Expected daily curve of DRPs, ESSs and sources active power, and NRESs reactive power

6 Conclusion

This paper explains the placement and dimensions of VPPs in a distribution network constrained by flood and earthquake resistance. The proposed approach is a two-objective optimization technique, where the first objective function minimizes the earthquake and flood-related EENS produced by a N − k event, while the second one optimizes the VPP planning cost. The planning and operation model of VPPs, which includes RESs, NRESs, ESSs, and DRPs, power flow equations, and network operating and resilience constraints are all pertinent to the task. Finally, the optimal solution was achieved through the utilization of the HMA, an algorithmic combination of the SCA and CSA methods. The numerical results indicate that the HMA, which was previously mentioned, exhibits superior performance compared to NHEAs in both the number of convergence iterations and computation time. In addition, the response dispersion of HMA is relatively low at 0.98%, suggesting that it meets the approximate criteria for a unique response in the given context.
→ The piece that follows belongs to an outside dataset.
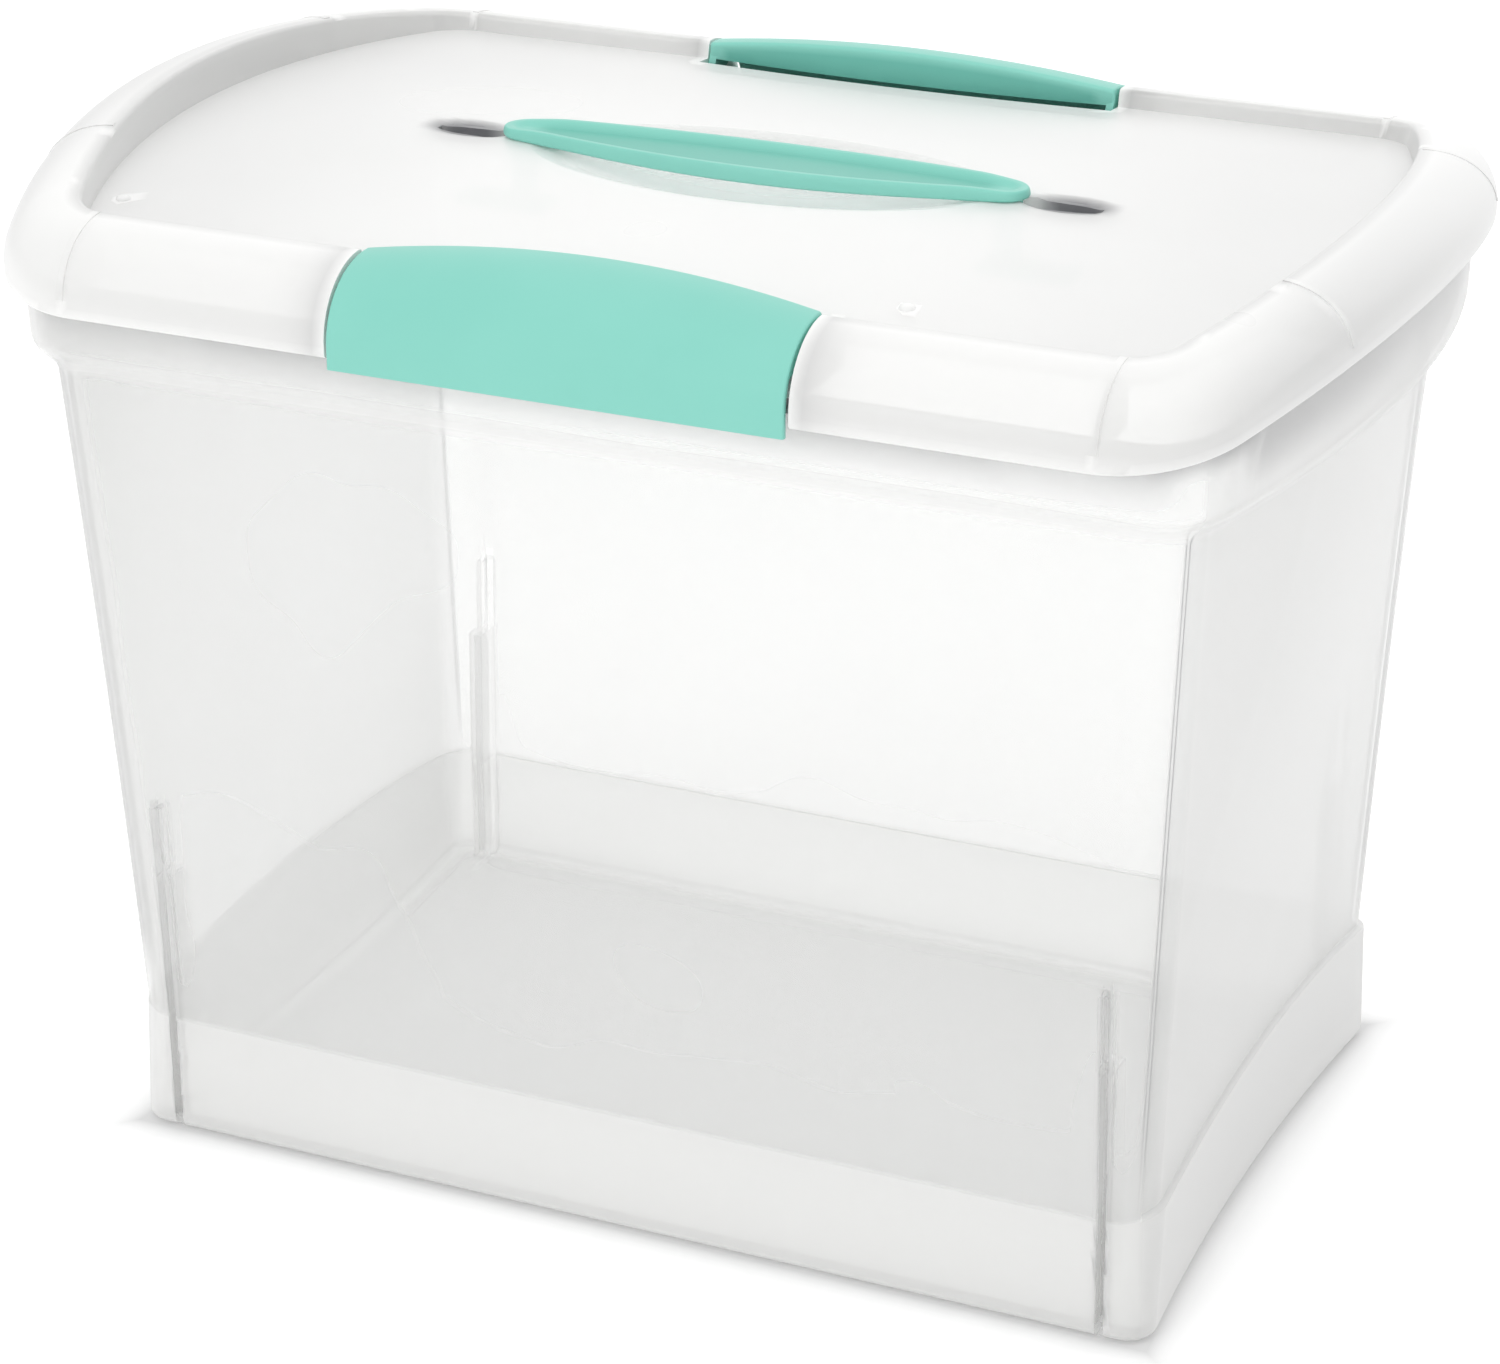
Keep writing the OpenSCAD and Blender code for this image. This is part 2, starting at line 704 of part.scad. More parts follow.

In contrast to VPPs, WTs are more frequently deployed in areas prone to earthquakes and flooding due to their superior power generation capability and reduced operating expenses in comparison with alternative DGs. Obtaining these terms will incur a penalty fee of $38,000 per megawatt-hour, or VOLL. The planning and operation of VPP is the distribution network can be improved the resiliency and operation states of network. So that indices of operation and resiliency improved about to 93% with respect to load flow analysis.

The outage time must be considered as an uncertain parameter with an appropriate probability function. This issue is considered as the future work.